Ela está sendo acusada de operações ilegais na gestão das contas públicas, e o entendimento que prevaleceu é de que há indícios suficientes de responsabilidade da presidente nesses atos. Seus aliados, porém, negam qualquer irregularidade e chamam o processo de fraude.
A sessão teve início pela manhã e se estendeu por mais de 16 horas devido aos discursos dos senadores, às falas de acusação e defesa e aos requerimentos apresentados por aliados de Dilma.
O Congresso foi isolado por medidas de segurança, mas apenas um pequeno grupo de manifestantes favoráveis ao impeachment fazia um certo de barulho na via lateral do Senado. Dentro do plenário, jornalistas e senadores acompanhavam os resultados das competições olímpicas pelo celular.
Próximas etapas
Agora, tem início o julgamento de fato de Dilma - os senadores serão os juízes, mas os trabalhos são guiados por Lewandowski.

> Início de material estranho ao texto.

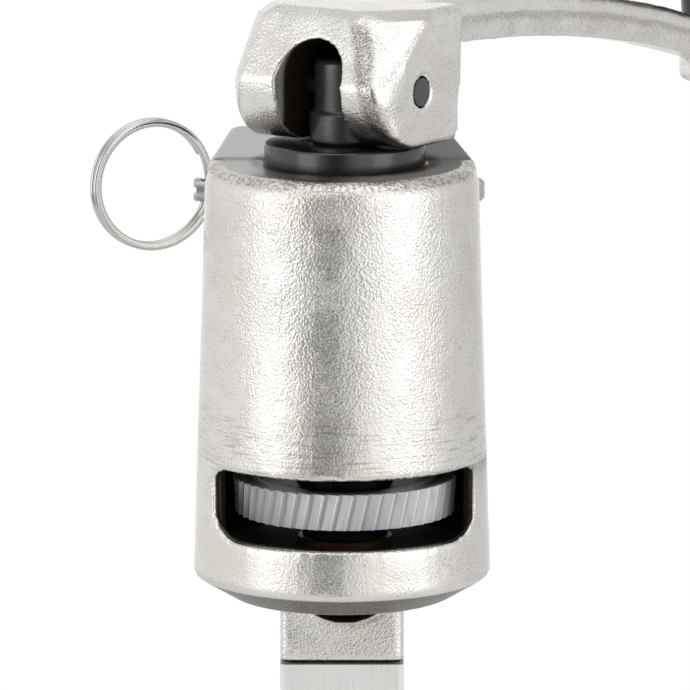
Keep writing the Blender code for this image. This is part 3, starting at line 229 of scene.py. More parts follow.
# ---- Finishes --------------------------------------------------------------------
@dataclass(frozen=True)
class CastNickel:
    """Nickel plate over a sand casting: bright and dimpled, worn at its edges, with painted shade
    inside and painted dark reflections on the lever's corner and the head's shoulder.
    """

    name: str
    zone: Zone
    plate: Colour = (0.90, 0.875, 0.84)
    warm: Colour = (0.84, 0.79, 0.73)
    pit: Colour = (0.26, 0.235, 0.21)
    # Painted shade colours: near black where shade falls inside the chamber, slot and seam, dark
    # grey on the window's cheeks.
    inside: Colour = (0.022, 0.017, 0.010)
    cheek: Colour = (0.075, 0.068, 0.060)
    # Lit and shaded copies of the milled top's grey: painted shade makes it darker to the right.
    faced_lit: Colour = (0.33, 0.325, 0.315)
    faced_shaded: Colour = (0.20, 0.197, 0.195)
    # Dark brown for dirt with a painted dark reflection on the head's front shoulder, and for the
    # blotches along the lever's foot.
    grime_and_shade: Colour = (0.12, 0.095, 0.07)
    dimple_scale: float = 1900.0
    dimple_depth: float = 0.00012
    grain_scale: float = 3000.0
    grain_depth: float = 0.00010
    roughness: float = 0.12

    def chamber(self, sheet: Sheet) -> tuple[Socket, Socket]:
        """Where painted shade darkens the head, which is left unplated there: the wheel's chamber,
        a small pocket below it, and the window's cheeks.
        """
        x, y, z = sheet.axes(sheet.about_crank())
        reach = sheet.reach(x, y)
        tall = sheet.band(z, 0.2225, 0.2478, 0.0006)
        deep = sheet.both(tall, sheet.step(reach, 0.0270, 0.0276, 1.0, 0.0))
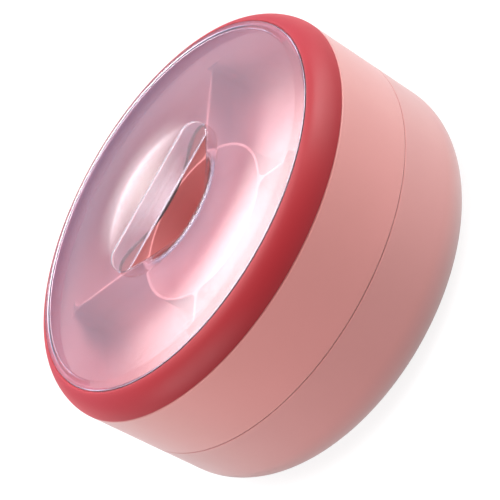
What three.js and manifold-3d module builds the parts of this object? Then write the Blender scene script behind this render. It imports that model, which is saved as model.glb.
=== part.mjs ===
// A round two-tier divided snack box with a clear lid, in millimetres, +Z up.
// The origin is at the middle of the base, on the surface that the box stands on.
import * as THREE from "three";
import { mergeVertices } from "three/addons/utils/BufferGeometryUtils.js";
import Module from "manifold-3d";

const wasm = await Module();
wasm.setup();

// ---- Driving dimensions ----

const SEGMENTS = 60; // facets round each turned piece
const GAP = 0.3; // between pieces that touch
const R_OUT = 120; // outside of both tiers and of the lid ring
const WALL = 2; // side walls of both tiers
const FLOOR = 2; // floors

const PAD_PROUD = 0.8; // how far the soft pads stand out under the base
const PAD_R = 7;
const PAD_POCKET = 1; // depth of the pocket that a pad sits in
const PAD_ORBIT = 78; // distance of the pads from the axis

const BASE_Z = PAD_PROUD;
const BASE_ROUNDING = 26; // radius of the lower tier's bottom edge
const SEAM_Z = BASE_Z + 56.6; // top of the lower tier
const SEAM_GAP = 0.5; // the visible line between the tiers
const TIER_TOP = BASE_Z + 100.5; // top of the upper tier
const EDGE = 0.9; // rounding of the upper tier's top edge

const COLLAR_DEEP = 4; // the upper tier's collar inside the lower one
const COLLAR_THICK = 2.2;

const TRAY_FLOOR = BASE_Z + 62.4; // top of the tray's floor
const TRAY_FLOOR_THICK = 1.8;
const TRAY_RIM = TIER_TOP + 2.8; // top of the tray's outer wall, which the lid ring fits round
const TRAY_R = R_OUT - WALL - GAP;
const TRAY_WALL = 1.6;
const DIVIDER_TOP = BASE_Z + 91.2;
const DIVIDER_HALF = 0.8; // half the dividers' thickness
const CENTRE_R = 46.2; // middle of the round wall of the centre compartment
const CENTRE_FILLET = 12; // rounding between the centre floor and its wall
const OUTER_FILLET = 14; // rounding between the outer floors and their walls

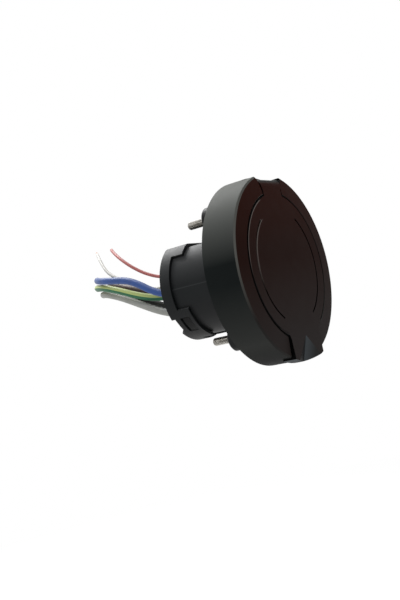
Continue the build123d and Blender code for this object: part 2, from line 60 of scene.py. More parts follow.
# Shares: a wire's place in its bundle, the twist in bundle radii, the cut ends, the bolt's head and thread
WIRE_FIT, STRAND_TWIST, STRAND_CUT = 0.99, 9, (0.965, 0.995)
BOLT_HEAD_FRONT, THREAD_SLOPE, THREAD_FLAT = 0.93, 1.3, 0.15
SHARP_ANGLE = math.radians(32)

# Camera, fitted to the photograph
CAMERA_PLACE = (-0.508613, -0.295663, -0.031945)
CAMERA_FORWARD = (0.83575, 0.54767, 0.03979)
CAMERA_UP = (0.08414, -0.19934, 0.97631)
CAMERA_LENS, CAMERA_SENSOR = 55.24, 36.0


def place_camera():
    """The photograph's viewpoint."""
    data = bpy.data.cameras.new("camera")
    data.sensor_width = CAMERA_SENSOR
    data.lens = CAMERA_LENS
    data.clip_start = 0.01
    camera = bpy.data.objects.new("camera", data)
    bpy.context.scene.collection.objects.link(camera)
    forward = Vector(CAMERA_FORWARD).normalized()
    right = forward.cross(Vector(CAMERA_UP)).normalized()
    up = right.cross(forward)
    turn = Matrix((right, up, -forward)).transposed().to_4x4()
    camera.matrix_world = Matrix.Translation(CAMERA_PLACE) @ turn
    bpy.context.scene.camera = camera


place_camera()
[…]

Os autores da denúncia - os juristas Hélio Pereira Bicudo, Miguel Reale Júnior e Janaina Conceição Paschoal - têm 48 horas para apresentar o libelo, ou seja, um consolidado das acusações contra Dilma. A expectativa, porém, é que eles já apresentem o documento nesta quarta-feira. Além disso, poderão apontar seis testemunhas a serem ouvidas pelos senadores.
Assim que os autores da denúncia protocolarem o libelo, é aberto o prazo de mais 48 horas para que o advogado da petista, José Eduardo Cardozo, apresente a defesa, contestando o documento da acusação. Ele também deve indicar seis testemunhas.
Em seguida, após um prazo mínimo de dez dias, Lewandowski deve marcar uma data para o julgamento e convocar as partes e as testemunhas. Há expectativa de que a sessão final comece dia 25 e dure ao menos dois dias, mas isso ainda não foi confirmado.
Segundo senadores aliados de Dilma, ela ainda não decidiu se irá ao Senado pessoalmente fazer sua defesa.
Em entrevista à BBC Brasil no final de julho, ela disse que gostaria. "Eu quero muito ir. Depende das condições. Como o presidente do Supremo, Ricardo Lewandowski, presidirá (o julgamento), acredito que haverá condições", afirmou.
No entanto, ainda está sendo analisado se esta é a melhor estratégia política, já que a petista ficaria sujeita a enfrentar perguntas duras de parte dos senadores. Dilma tem o direito constitucional (garantido à defesa) de ficar calada, mas não responder às perguntas certamente repercutiria mal junto à população.
Panteão da história
Embora a presidente siga lutando para retornar à Presidência, dentro de sua base política há quem considere que isso seria até ruim para o PT, que hoje teria um espaço político mais confortável como oposição ao governo Temer, para disputar em melhores condições as eleições municipais de outubro.
Antes do resultado da etapa de pronúncia, durante seu discurso nesta terça-feira, Lindbergh Farias chegou a indicar que a confirmação do afastamento seria positiva para a imagem da presidente afastada. Ele a comparou aos ex-presidentes João Goulart, deposto pelo golpe militar de 1964, e Getúlio Vargas, que se matou em 1954, após forte pressão para que deixasse o governo.
"Quanto à presidenta Dilma, eu estou tranquilo. Porque sei que se esse golpe se consumar, uma coisa ela vai conquistar: é seu espaço na história. A Dilma vai estar no panteão da história, junto com Getúlio e Jango, vítimas de um golpe perpetrados por essas elites conservadoras do nosso país", discursou.